== Information provided ==
══════════════════════════════

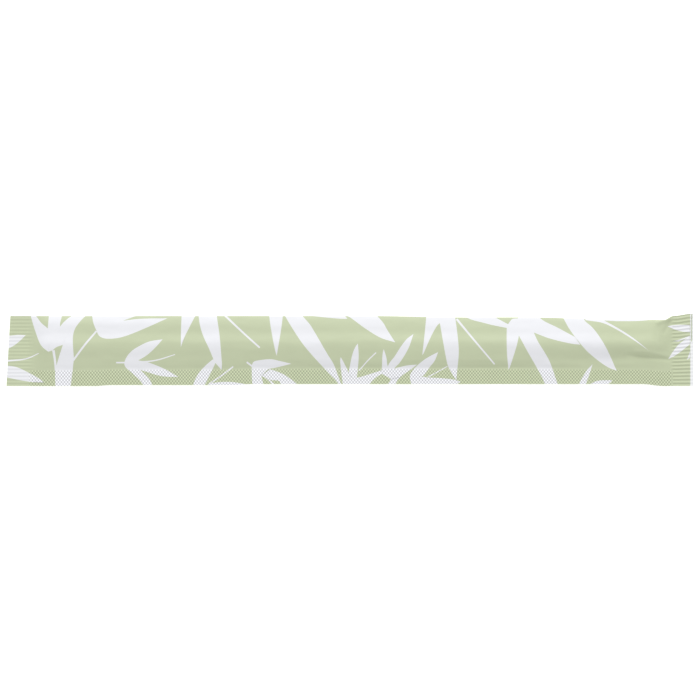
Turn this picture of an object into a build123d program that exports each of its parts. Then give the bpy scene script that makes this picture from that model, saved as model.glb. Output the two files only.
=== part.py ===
"""A sealed paper sleeve with a pair of bamboo chopsticks inside, lying on its back.

The sleeve is one web of paper, folded along its +Y edge, sealed along its -Y edge and crimped
shut at both ends. It can't be seen into, so sleeve and sticks are one solid: the outer shape of
the paper. The sticks' tips are at -X and their thicker butts at +X. Z is up and z = 0 is the
face that the pack lies on. All sizes are in millimetres.
"""

import os
from collections import namedtuple

from build123d import *

# The sleeve, laid flat
pack_length = 245.2  # from cut to cut, along the seam edge
flat_width = 25.0  # from the seam edge to the fold
paper = 0.08  # one ply
seam_width = 5.5  # the long seal along the -Y edge
tip_crimp = 8.2  # ribbed seal at the tips
butt_crimp = 6.9  # ribbed seal at the butts, where both plies meet
butt_lip = 1.0  # the back ply alone, past the butts' seal
tip_cut_slant = 1.4  # the cut at the tips leans back this far at the fold
butt_flare = 0.9  # the fold's corner stands out this far at the butts' cut
seal_height = 0.5  # underside of the seals, above the face it lies on

# The ribs of both crimps run along X
rib_pitch = 1.26
rib_rise = 0.12  # from a rib's middle line to its crest
land = 0.5  # flat strip between the ribs and the crimp's mouth

# The two sticks, side by side against the fold
tip_height = 3.3
butt_height = 5.0
fold_to_stick = 3.4  # from the fold's flat line to the first stick's top
stick_pitch = 6.4  # from one stick's top to the other's
tip_valley = 0.45  # how far the paper sinks between the sticks at the tips
butt_valley = 0.3
valley_reach = 2.5  # from the first stick's top to the valley's lowest line
side_run = 5.6  # from the second stick's top down to the foot of its slope
foot_share = 0.3  # height of that foot, as a share of the sticks' height
slack_share = 0.2  # of that foot's rise above the seal, halfway from it to the seal
back_reach = 4.2  # the back hangs this far past the second stick's top
back_sag = 0.1  # it would hang this much lower, if the table didn't press it flat

# How the filled sleeve draws in from its flat outline
tip_shoulder = 6.0  # length of the slope from the tips' crimp to the full section
butt_shoulder = 5.8
mouth_fill = 0.04  # fullness where the plies part at a crimp
shoulder_fill = 0.74  # fullness halfway along a shoulder, so that it rounds over
fold_draw_mid = 0.3
fold_draw_butt = 1.4
seam_draw_tip = 0.1
seam_draw_butt = 0.35
seam_draw_mid = 0.7
seam_full_draw = 74.0  # from the tips' shoulder to where the seam edge is drawn in fully
fold_even_run = 42.0  # the fold is drawn in evenly over this length before the butts
fold_taper_run = 68.0  # and eases to its draw at mid-length over this length

# Places that follow from them
left_cut = -pack_length / 2
right_cut = pack_length / 2
seam_edge = -(flat_width + butt_flare) / 2
fold_line = seam_edge + flat_width
chamber_start = left_cut + tip_crimp
chamber_end = right_cut - butt_lip - butt_crimp
full_start = chamber_start + tip_shoulder
full_end = chamber_end - butt_shoulder
first_stick = fold_line - fold_to_stick
second_stick = first_stick - stick_pitch
valley_line = first_stick - valley_reach
foot_line = second_stick - side_run
back_edge = second_stick - back_reach
seam_thickness = 2 * paper

Station = namedtuple("Station", "x fold_in seam_in fullness")


def stick_height(x):
    """Height of the sticks at x, on their straight taper from tip to butt."""
    share = (x - full_start) / (full_end - full_start)
    return tip_height + (butt_height - tip_height) * min(max(share, 0), 1)


def valley_depth(x):
    """Depth of the valley between the sticks at x."""
    share = (x - full_start) / (full_end - full_start)
    return tip_valley + (butt_valley - tip_valley) * min(max(share, 0), 1)


def sleeve_section(station):
    """The filled sleeve's section at a station."""
    seal_top = seal_height + seam_thickness
    crest = stick_height(station.x) + seam_thickness
    full = station.fullness

    def swell(height, flat=seal_top):
        """A height of the full section, eased down to the flat seal by the fullness."""
        return flat + full * (height - flat)

    seam = seam_edge + station.seam_in
    fold = fold_line - station.fold_in
    crease = swell(crest / 2 - paper, seal_height)
    back = swell(-back_sag, seal_height)
    foot = swell(crest * foot_share)
    slack_line = (foot_line + seam + seam_width) / 2
    with BuildSketch(Plane.YZ.offset(station.x)) as section:
        with BuildLine():
            Polyline(
                (seam, seal_top),
                (seam, seal_height),
                (seam + seam_width, seal_height),
                (back_edge, back),
                (first_stick, back),
                (fold, crease),
                (fold, crease + seam_thickness),
            )
            Spline(
                (fold, crease + seam_thickness),
                (first_stick, swell(crest)),
                (valley_line, swell(crest - valley_depth(station.x))),
                (second_stick, swell(crest)),
                (foot_line, foot),
                (slack_line, seal_top + slack_share * (foot - seal_top)),
                (seam + seam_width, seal_top),
            )
            Line((seam + seam_width, seal_top), (seam, seal_top))
        make_face()
    return section.sketch


def rib_line(lift):
    """Points on the crests and hollows of a ribbed ply, this far above its underside."""
    steps = 2 * int((flat_width + butt_flare) / rib_pitch) + 3
    return [
        (
            seam_edge + (step - 0.5) * rib_pitch / 2,
            seal_height + lift + rib_rise * (1 if step % 2 else -1),
        )
        for step in range(steps)
    ]


def crimp(outline, mouth, ribbed_strips):
    """A crimp cut to its outline in plan: ribbed strips, and a flat land beside its mouth.

    mouth is where the land starts along X. Each strip is where it starts, its length and its plies.
    """
    with BuildPart() as piece:
        with BuildSketch(Plane.YZ.offset(mouth)):
            with Locations((0, seal_height + seam_thickness / 2)):
                Rectangle(flat_width + butt_flare, seam_thickness)
        extrude(amount=land)
        for start, length, plies in ribbed_strips:
            with BuildSketch(Plane.YZ.offset(start)):
                with BuildLine():
                    underside = Spline(*rib_line(0))
                    upside = Spline(*rib_line(plies * paper))
                    Line(underside @ 0, upside @ 0)
                    Line(underside @ 1, upside @ 1)
                make_face()
            extrude(amount=length)
        with BuildSketch(Plane.XY):
            with BuildLine():
                Polyline(*outline, close=True)
            make_face()
        extrude(amount=butt_height, mode=Mode.INTERSECT)
    return piece.part


def shoulder_middle(start, end, fold_in, seam_in):
    """The station halfway along a shoulder."""
    return Station((start + end) / 2, fold_in / 2, seam_in / 2, shoulder_fill)


# Stations along the filled sleeve, from the tips to the butts
tip_stations = (
    Station(chamber_start, 0, 0, mouth_fill),
    shoulder_middle(chamber_start, full_start, 0, seam_draw_tip),
    Station(full_start, 0, seam_draw_tip, 1),
)
body_stations = (
    tip_stations[-1],
    Station(full_start + seam_full_draw, fold_draw_mid, seam_draw_mid, 1),
    Station(full_end - fold_even_run - fold_taper_run, fold_draw_mid, seam_draw_mid, 1),
    Station(full_end - fold_even_run, fold_draw_butt, seam_draw_mid, 1),
    Station(full_end, fold_draw_butt, seam_draw_butt, 1),
)
butt_stations = (
    body_stations[-1],
    shoulder_middle(full_end, chamber_end, fold_draw_butt, seam_draw_butt),
    Station(chamber_end, 0, 0, mouth_fill),
)

# The tips' cut slants, and the fold's corner flares at the butts' cut
tip_end = crimp(
    outline=(
        (left_cut, seam_edge),
        (chamber_start, seam_edge),
        (chamber_start, fold_line),
        (left_cut + tip_cut_slant, fold_line),
    ),
    mouth=chamber_start - land,
    ribbed_strips=[(left_cut, tip_crimp - land, 2)],
)
butt_end = crimp(
    outline=(
        (chamber_end, seam_edge),
        (right_cut, seam_edge),
        (right_cut, fold_line + butt_flare),
        (chamber_end, fold_line),
    ),
    mouth=chamber_end,
    ribbed_strips=[
        (chamber_end + land, butt_crimp - land, 2),
        (right_cut - butt_lip, butt_lip, 1),
    ],
)

with BuildPart() as chopstick_pack:
    for stations in (tip_stations, body_stations, butt_stations):
        loft([sleeve_section(station) for station in stations])
    split(bisect_by=Plane.XY, keep=Keep.TOP)
    add(tip_end)
    add(butt_end)

chopstick_pack.part.label = "chopstick_pack"

os.makedirs("parts", exist_ok=True)
export_step(chopstick_pack.part, "parts/chopstick_pack.step")
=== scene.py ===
"""The looks of a paper-wrapped pair of bamboo chopsticks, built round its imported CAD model.

One web of thin paper, printed pale green with bare white bamboo leaves, is folded along +Y,
knurled shut along -Y and crimped with ribs at both ends. The web is modelled unfolded: x runs
along the pack, and t runs across the front ply from the seam edge to the fold, then on across
the back ply to its own seam edge. Lengths are in millimetres until the mesh is made.
"""

import math

import bmesh
import bpy
import numpy as np
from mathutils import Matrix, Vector, kdtree, noise
from mathutils.geometry import delaunay_2d_cdt


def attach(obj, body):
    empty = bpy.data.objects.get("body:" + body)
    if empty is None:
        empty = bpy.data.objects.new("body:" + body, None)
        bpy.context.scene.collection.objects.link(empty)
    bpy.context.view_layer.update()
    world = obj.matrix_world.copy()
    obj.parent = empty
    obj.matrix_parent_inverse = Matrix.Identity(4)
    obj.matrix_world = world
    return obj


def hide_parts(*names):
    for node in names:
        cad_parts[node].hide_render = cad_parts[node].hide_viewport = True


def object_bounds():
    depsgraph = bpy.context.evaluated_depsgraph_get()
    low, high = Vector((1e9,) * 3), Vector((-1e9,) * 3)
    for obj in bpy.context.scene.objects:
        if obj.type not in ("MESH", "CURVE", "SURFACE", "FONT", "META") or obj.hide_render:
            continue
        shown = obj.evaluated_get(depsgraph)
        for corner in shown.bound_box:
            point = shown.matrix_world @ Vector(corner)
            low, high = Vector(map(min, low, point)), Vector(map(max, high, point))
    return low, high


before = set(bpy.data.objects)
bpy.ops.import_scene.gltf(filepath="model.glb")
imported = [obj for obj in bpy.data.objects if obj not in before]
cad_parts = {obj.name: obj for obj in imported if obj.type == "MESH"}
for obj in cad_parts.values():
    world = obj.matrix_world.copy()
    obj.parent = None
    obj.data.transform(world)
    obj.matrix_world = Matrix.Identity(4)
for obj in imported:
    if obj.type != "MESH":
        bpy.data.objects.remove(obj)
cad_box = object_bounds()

MM = 0.001

# ---------------------------------------------------------------- sizes of the sleeve

left_cut, seam_edge = cad_box[0].x / MM, cad_box[0].y / MM
right_cut = cad_box[1].x / MM
flat_width, ply = 25.0, 0.08
fold_line = seam_edge + flat_width
web_end = fold_line + flat_width
fold_turn = 0.12  # the width of web that turns over, to each side of the fold
tip_cut_slant = 1.4  # the tips' cut leans back this far at the fold
seam_width = 5.5
seal_height = 0.5  # the sealed plies' lower face, above the floor

# The crimps, and the chamber between them that the sticks fill
tip_crimp, butt_crimp = 8.2, 6.9
butt_lip, lip_overcut = 1.0, 0.2  # the front ply is cut back a little past the lip's inner line
lip_step = 0.02
chamber_start = left_cut + tip_crimp
chamber_end = right_cut - butt_lip - butt_crimp
lip_start = right_cut - butt_lip - lip_overcut
tip_shoulder, butt_shoulder = 6.0, 5.8
full_start = chamber_start + tip_shoulder
full_end = chamber_end - butt_shoulder

# The sticks under the paper, and the lines that the paper follows beside them
tip_height, butt_height = 3.3, 5.0
first_stick = fold_line - 3.4
second_stick = first_stick - 6.4
valley_line = first_stick - 2.5
foot_line = second_stick - 5.6
back_edge = second_stick - 4.2

# How far the paper lies below the second stick's crest, at the tips and at the butts: in the
# valley, over the first stick, and at the foot of the slope to the seam
valley_drop = (0.6, 1.05)
first_drop = (0.62, 1.65)
foot_drop = (0.95, 2.0)
foot_sinks_from, foot_sinks_to = 45.0, 100.0

# Between the crimps the long edges spring up to this share of the crest's height
edge_share = 0.48

# What the sealing rolls press into the paper
rib_pitch, tip_rib_rise, butt_rib_rise = 1.26, 0.055, 0.14
knurl_pitch_x, knurl_pitch_t, knurl_rise = 1.1, 1.32, 0.18
painted_hollow_shade = 0.8  # painted shade: from a hollow to a tip, the knurl's colour gains this share of the plain colour, so each hollow is painted darker as if in shade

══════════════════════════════

== Exercise goal ==
Take the lines above from the first through the one containing "face it lies on" and reproduce them exactly; include nothing else.

== Result of this task ==
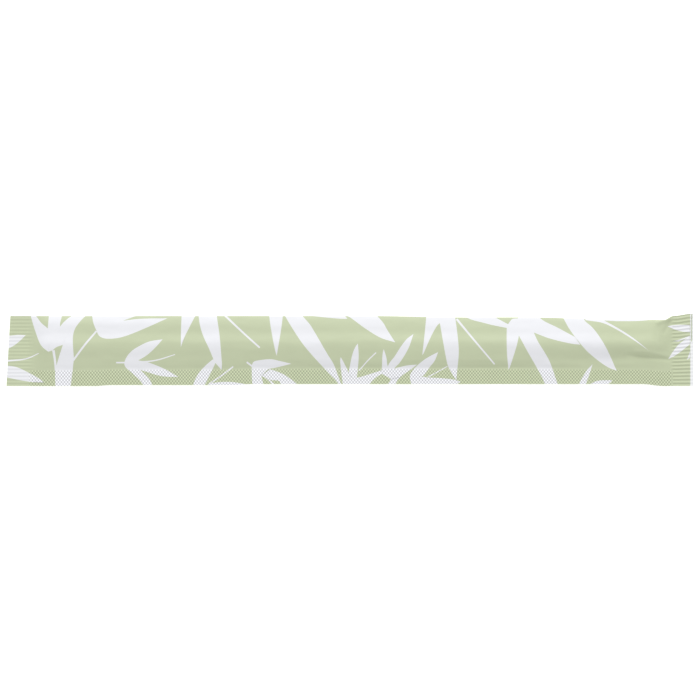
Turn this picture of an object into a build123d program that exports each of its parts. Then give the bpy scene script that makes this picture from that model, saved as model.glb. Output the two files only.
=== part.py ===
"""A sealed paper sleeve with a pair of bamboo chopsticks inside, lying on its back.

The sleeve is one web of paper, folded along its +Y edge, sealed along its -Y edge and crimped
shut at both ends. It can't be seen into, so sleeve and sticks are one solid: the outer shape of
the paper. The sticks' tips are at -X and their thicker butts at +X. Z is up and z = 0 is the
face that the pack lies on. All sizes are in millimetres.
"""

import os
from collections import namedtuple

from build123d import *

# The sleeve, laid flat
pack_length = 245.2  # from cut to cut, along the seam edge
flat_width = 25.0  # from the seam edge to the fold
paper = 0.08  # one ply
seam_width = 5.5  # the long seal along the -Y edge
tip_crimp = 8.2  # ribbed seal at the tips
butt_crimp = 6.9  # ribbed seal at the butts, where both plies meet
butt_lip = 1.0  # the back ply alone, past the butts' seal
tip_cut_slant = 1.4  # the cut at the tips leans back this far at the fold
butt_flare = 0.9  # the fold's corner stands out this far at the butts' cut
seal_height = 0.5  # underside of the seals, above the face it lies on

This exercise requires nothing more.